KK: Joan’s story is so epic and cinematic. All the stars aligned where it came time to do her story. A lot of these issues had to go next level in terms of music and politics in our culture. There was this implication to tell this story and the topics. There was a need to touch upon the story she experienced throughout her life. She was defiant and persistent. This is a story for all ages. I was honored to be the one to tell it.
ATM: Express the moments in editing.
KK: Documentaries often start in the editing room. You see what exist with a lot of parts in the story. There is a lot of reading. You decide the people who you want to interview once you have a grasp of the material and the story you want to tell. They check in to see the battle plan and what the story needs. There are a lot of phone calls to get people on board. You are talking to people about things that will end up in the film while a camera is in your hand. It is pretty erratic with a documentary in terms what you are doing.
ATM: How did this film teach you more about women needing equality?
KK: It should be an even playing field. We are conditioned to know there are more male artists than female artists. This is not more of the amount of the material created by men and women. It is a lot more even. The world is made up evenly of both sexes. It is fucked up that over 80-90% of music is sold by men.
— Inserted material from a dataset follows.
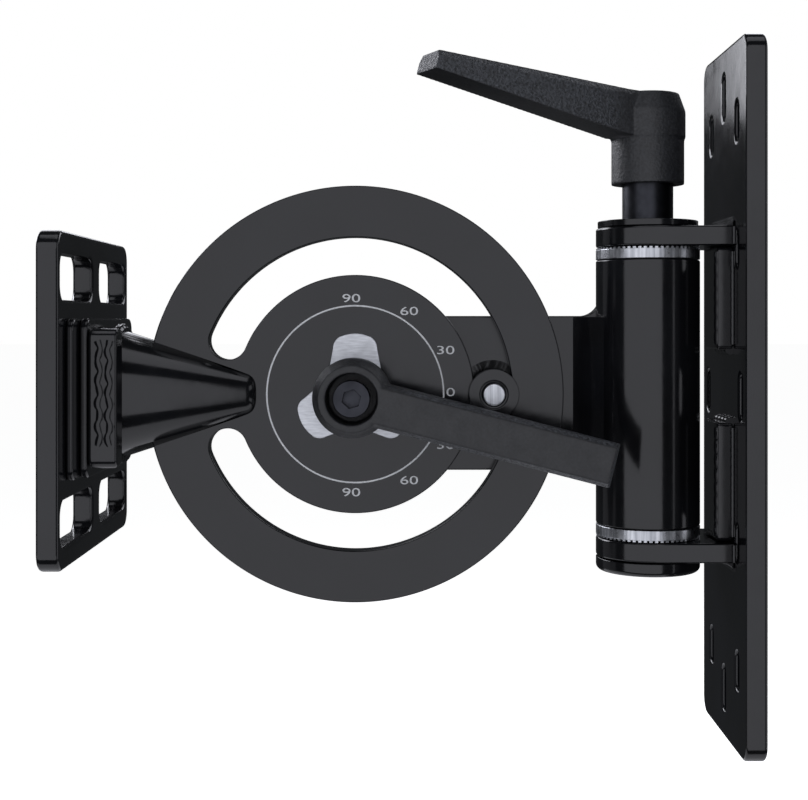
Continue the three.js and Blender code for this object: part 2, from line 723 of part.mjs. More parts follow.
const mount = new THREE.Group();

const upperWebTop = upperLugBottom - GAP;
const lowerWebBottom = lowerLugTop + GAP;
const wallBracket = new THREE.Group();
wallBracket.add(
  named("wall_plate", wallPlate(), "powderCoat"),
  named("yoke_upper_web", web(upperWebTop - UPPER_WEB_LENGTH, upperWebTop), "powderCoat"),
  named("yoke_lower_web", web(lowerWebBottom, lowerWebBottom + LOWER_WEB_LENGTH), "powderCoat"),
);

const collarProfile = ringProfile(studBore, COLLAR_RADIUS, collarBottom, collarTop);
const swivelAxis = new THREE.Group();
swivelAxis.position.y = -SWIVEL_STANDOFF;
swivelAxis.add(
  named("yoke_upper_lug", lug(upperLugBottom, upperLugTop), "powderCoat"),
  named("yoke_lower_lug", lug(lowerLugBottom, lowerLugTop), "powderCoat"),
  named("upper_serrated_ring", serratedRing(upperRingBottom, upperRingTop), "brightSteel"),
  named("lower_serrated_ring", serratedRing(lowerRingBottom, lowerRingTop), "brightSteel"),
  named("king_bolt", kingBolt(), "blackSteel"),
  named("top_collar", turnedAboutZ(collarProfile), "powderCoat"),
  named("bottom_cap", bottomCap(), "powderCoat"),
);

const swivelLever = clampingLever("swivel_lever", STEM_LENGTH);
swivelLever.position.z = swivelHubBottom;
swivelLever.rotation.z = radians(SWIVEL_LEVER_TURN_DEGREES);
swivelAxis.add(swivelLever);

const swivelArm = new THREE.Group();
const bushRadius = TUBE_BORE_RADIUS - GAP;
const upperBushProfile = ringProfile(studBore, bushRadius, tubeTop - GAP - BUSH_LENGTH, tubeTop - GAP);
const lowerBushProfile = ringProfile(studBore, bushRadius, tubeBottom + GAP, tubeBottom + GAP + BUSH_LENGTH);
const washerBack = armFront - GUIDE_WASHER_THICKNESS;
const washerProfile = ringProfile(pinBore, GUIDE_WASHER_RADIUS, washerBack, armFront);
const nut = named("guide_nut", guideNut(), "blackSteel");
nut.position.y = guideY;
const tiltBoltMesh = named("tilt_bolt", tiltBolt(), "blackSteel");
tiltBoltMesh.position.y = -PIVOT_REACH;
const tubeProfile = ringProfile(TUBE_BORE_RADIUS, TUBE_RADIUS, tubeBottom, tubeTop);
swivelArm.add(
  named("pivot_tube", turnedAboutZ(tubeProfile), "powderCoat"),
  named("upper_bush", turnedAboutZ(upperBushProfile, SMALL_ROUND_STEPS), "bronze"),
  named("lower_bush", turnedAboutZ(lowerBushProfile, SMALL_ROUND_STEPS), "bronze"),
  named("arm_plate", armPlate(), "powderCoat"),
  named("guide_washer", turnedAboutX(washerProfile, MIDDLE_ROUND_STEPS, guideY), "blackSteel"),
  named("guide_boss", guideBoss(), "powderCoat"),
  named("guide_pin", guidePin(), "brightSteel"),
  nut,
  tiltBoltMesh,
);
swivelAxis.add(swivelArm);

const tiltAxis = new THREE.Group();
tiltAxis.position.y = -SWIVEL_STANDOFF - PIVOT_REACH;
const discBushProfile = ringProfile(studBore, DISC_BORE_RADIUS - GAP, 0, DISC_THICKNESS);
tiltAxis.add(
  named("tilt_disc", tiltDisc(), "powderCoat"),
  named("disc_bush", turnedAboutX(discBushProfile, SMALL_ROUND_STEPS), "bronze"),
  named("lobe_plate", lobePlate(), "brightSteel"),
  named("cone", cone(), "powderCoat"),
  named("cone_base", coneBase(), "powderCoat"),
  named("side_block", sideBlock(), "powderCoat"),
  named("spacer_plate", layer(SPACER_HALF_WIDTH, spacerFront, spacerBack), "powderCoat"),
  named("adapter_plate", layer(ADAPTER_HALF_WIDTH, adapterFront, adapterBack), "powderCoat"),
  named("screen_plate", screenPlate(), "powderCoat"),
);

const tiltLever = clampingLever("tilt_lever", GAP);
tiltLever.position.x = tiltHubBottom;
tiltLever.rotation.set(Math.PI - radians(TILT_LEVER_DROOP_DEGREES), quarterTurn, 0);
tiltAxis.add(tiltLever);

mount.add(wallBracket, swivelAxis, tiltAxis);

export default mount;
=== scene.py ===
import math

import bmesh
import bpy
from mathutils import Matrix, Vector


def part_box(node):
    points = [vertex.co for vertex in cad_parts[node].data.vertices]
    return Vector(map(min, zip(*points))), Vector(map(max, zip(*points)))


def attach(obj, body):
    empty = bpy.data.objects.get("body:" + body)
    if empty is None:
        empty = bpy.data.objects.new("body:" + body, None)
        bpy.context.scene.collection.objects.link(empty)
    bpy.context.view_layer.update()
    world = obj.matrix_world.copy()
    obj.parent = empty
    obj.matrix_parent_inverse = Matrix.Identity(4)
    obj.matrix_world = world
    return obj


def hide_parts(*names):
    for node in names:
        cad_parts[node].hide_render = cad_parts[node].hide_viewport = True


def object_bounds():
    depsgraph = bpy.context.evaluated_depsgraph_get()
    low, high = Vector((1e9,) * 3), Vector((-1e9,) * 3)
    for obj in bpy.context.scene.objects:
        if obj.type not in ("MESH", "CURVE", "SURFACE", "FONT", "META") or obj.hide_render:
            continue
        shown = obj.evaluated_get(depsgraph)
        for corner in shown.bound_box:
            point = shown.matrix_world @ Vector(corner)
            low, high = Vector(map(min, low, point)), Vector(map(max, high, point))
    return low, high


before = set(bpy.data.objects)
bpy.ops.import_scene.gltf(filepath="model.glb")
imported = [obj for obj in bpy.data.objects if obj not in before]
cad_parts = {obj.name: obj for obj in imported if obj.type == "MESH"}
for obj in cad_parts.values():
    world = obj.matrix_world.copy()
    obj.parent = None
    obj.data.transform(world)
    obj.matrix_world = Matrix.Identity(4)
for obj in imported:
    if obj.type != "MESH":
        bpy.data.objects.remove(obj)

cad_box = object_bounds()


# ---- Wall plate ----
# The plate that is screwed to the wall: 8 mm steel, laser cut with upright slots for the screws.
# Its rim is rounded over before the whole bracket is powder coated gloss black.

MM = 0.001  # every mesh is made in millimetres, and this brings it to metres
WALL_PLATE_CORNER = 7
WALL_SLOT_WIDTH = 6.8
WALL_PLATE_RIM = 1.3
END_SLOT = {"from_end": 9.5, "length": 18.5, "from_side": None}
OUTER_SLOT = {"from_end": 23, "length": 15.5, "from_side": 15.5}
INNER_SLOT = {"from_end": 71.2, "length": 14.8, "from_side": 15.5}
MIDDLE_SLOT = {"length": 18, "from_side": 9.5}

ACROSS_X = Matrix(((0, 0, 1, 0), (1, 0, 0, 0), (0, 1, 0, 0), (0, 0, 0, 1)))
ACROSS_Y = Matrix(((1, 0, 0, 0), (0, 0, -1, 0), (0, 1, 0, 0), (0, 0, 0, 1)))
ACROSS_Z = Matrix.Identity(4)


def node_box(name):
    low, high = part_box(name)
    return low / MM, high / MM


def to_linear(hex_colour):
    shares = [int(hex_colour[start:start + 2], 16) / 255 for start in (1, 3, 5)]
    return [s / 12.92 if s <= 0.04045 else ((s + 0.055) / 1.055) ** 2.4 for s in shares] + [1.0]


def add(tree, kind, links=(), **settings):
    """Adds a node: links feed its inputs from sockets or with values, and settings are its properties."""
    node = tree.nodes.new(kind)
    for name, value in settings.items():
        setattr(node, name, value)
    for name, value in dict(links).items():
        if isinstance(value, bpy.types.NodeSocket):
            tree.links.new(value, node.inputs[name])
        else:
            node.inputs[name].default_value = value
    return node


def new_material(name):
    material = bpy.data.materials.new(name)
    material.use_nodes = True
    tree = material.node_tree
    tree.nodes.clear()
    place = add(tree, "ShaderNodeTexCoord").outputs["Object"]
    return material, tree, place


def noise(tree, place, size, detail=2.0):
    """Noise whose blotches are about size millimetres across."""
    links = {"Vector": place, "Scale": 1 / (size * MM), "Detail": detail}
    return add(tree, "ShaderNodeTexNoise", links).outputs["Fac"]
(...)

ATM: What about her daily routine or beliefs spoke to you?
KK: Joan stuck to her guns and knew what she wanted to do. She was put on the planet to do one thing. As someone said in the film, “she has Rock ‘n’ Roll in her DNA.” Everyone should be doing this even if it is a career or hobby. You should nourish life on this planet. Certain things do not allow this such as economical cultures. Joan was persistent and sticking to her guns about doing this. It is a big aspect of her game.
ATM: Name one song from the Runaways that you learned or connected with.
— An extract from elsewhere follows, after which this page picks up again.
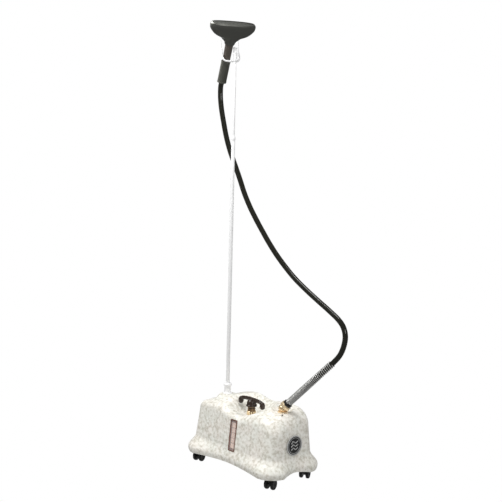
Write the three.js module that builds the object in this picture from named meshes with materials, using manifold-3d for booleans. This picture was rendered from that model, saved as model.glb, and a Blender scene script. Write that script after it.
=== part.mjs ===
// An upright garment steamer: a cast housing on four twin-wheel casters, a boiler inside it,
// a filler cap, a steam hose with a spring guard, and a pole whose hook holds the steam head.
// Millimetres, +Z up, the origin on the floor under the middle of the housing.
import * as THREE from 'three';
import { mergeVertices } from 'three/addons/utils/BufferGeometryUtils.js';
import Module from 'manifold-3d';

const wasm = await Module();
wasm.setup();

const GAP = 0.3; // between pieces that touch
const CUT = 1; // how far a cutter runs past the face that it cuts

// Housing casting
const SKIRT_LENGTH = 470;
const SKIRT_WIDTH = 256;
const LIP_Z = 38;
const LIP_ARCH = 7;
const WALL = 4;
const FOOT_FLARE = 27;
const BODY_END = SKIRT_LENGTH / 2 - FOOT_FLARE; // the walls above the feet
const BODY_SIDE = SKIRT_WIDTH / 2 - FOOT_FLARE;
const FLARE_TOP_Z = 100;
const BULGE_Z = 54;
const SIDE_FLARE = 0.34; // share of the flare that is left halfway between two feet
const LEFT_DRAFT = 0.09;
const RIGHT_DRAFT = 0.02;
const SIDE_DRAFT = 0.1;
const PLAN_RADIUS = 40;
const SHOULDER_RADIUS = 22;
const CROWN_RADIUS = 44;
const FRONT_FALL = 22; // how much lower the crown is along the front edge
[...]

KK: Cherrybomb is awesome. I like the song Wasted. This was written when Joan left the band. She comes into her front woman duties. Joan sings it with a great snarly voice. This was a point in time when Joan came into her own. She had a lot of success before this. This song was emblematic at the time to turn on the jets and really took off.
ATM: How can a man perceive Joan singing during a male-dominated period?
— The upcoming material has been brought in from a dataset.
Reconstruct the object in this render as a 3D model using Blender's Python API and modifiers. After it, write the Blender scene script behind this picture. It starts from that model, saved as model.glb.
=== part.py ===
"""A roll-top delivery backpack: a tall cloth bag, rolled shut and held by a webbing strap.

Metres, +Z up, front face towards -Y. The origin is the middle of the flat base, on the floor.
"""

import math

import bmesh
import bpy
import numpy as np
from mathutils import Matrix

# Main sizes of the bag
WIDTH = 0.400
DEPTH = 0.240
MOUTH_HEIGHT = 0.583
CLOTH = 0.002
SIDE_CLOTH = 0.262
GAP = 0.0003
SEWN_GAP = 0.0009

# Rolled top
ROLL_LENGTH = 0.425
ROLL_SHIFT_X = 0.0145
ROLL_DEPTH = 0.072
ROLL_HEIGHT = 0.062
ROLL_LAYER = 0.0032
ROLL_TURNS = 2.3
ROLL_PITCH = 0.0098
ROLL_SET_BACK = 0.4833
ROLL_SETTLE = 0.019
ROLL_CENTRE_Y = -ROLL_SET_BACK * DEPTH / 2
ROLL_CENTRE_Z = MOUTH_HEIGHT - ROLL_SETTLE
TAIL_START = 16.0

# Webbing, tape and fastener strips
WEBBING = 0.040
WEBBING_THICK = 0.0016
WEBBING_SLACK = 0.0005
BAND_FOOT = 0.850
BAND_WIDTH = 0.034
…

KK: I would hope men have respect for her. We all have respect for her doing this. I would love for men to say, “Fuck yeah girl.” This is how it should be. You have to have respect for someone who put this much devotion into their craft and talent. A lot of people are just threatened by this with a woman singing at this command. I come from a world of music and everyone had a lot of respect for her.
ATM: What is your background in music?
KK: I stuck my teeth in music videos. I come to from a music family. My grandfather was a music composer and wrote pop standards in the early 20th century. I played in garage bands that never got out of the garage. I still really love putting the film to music. I got out of film school when music videos on T.V. where coming onto the screen. I got pulled into working in this medium with amazing bands. I have always been around bands and music. I love to express this love for music and championing it for change. There is not a better world to play in than this.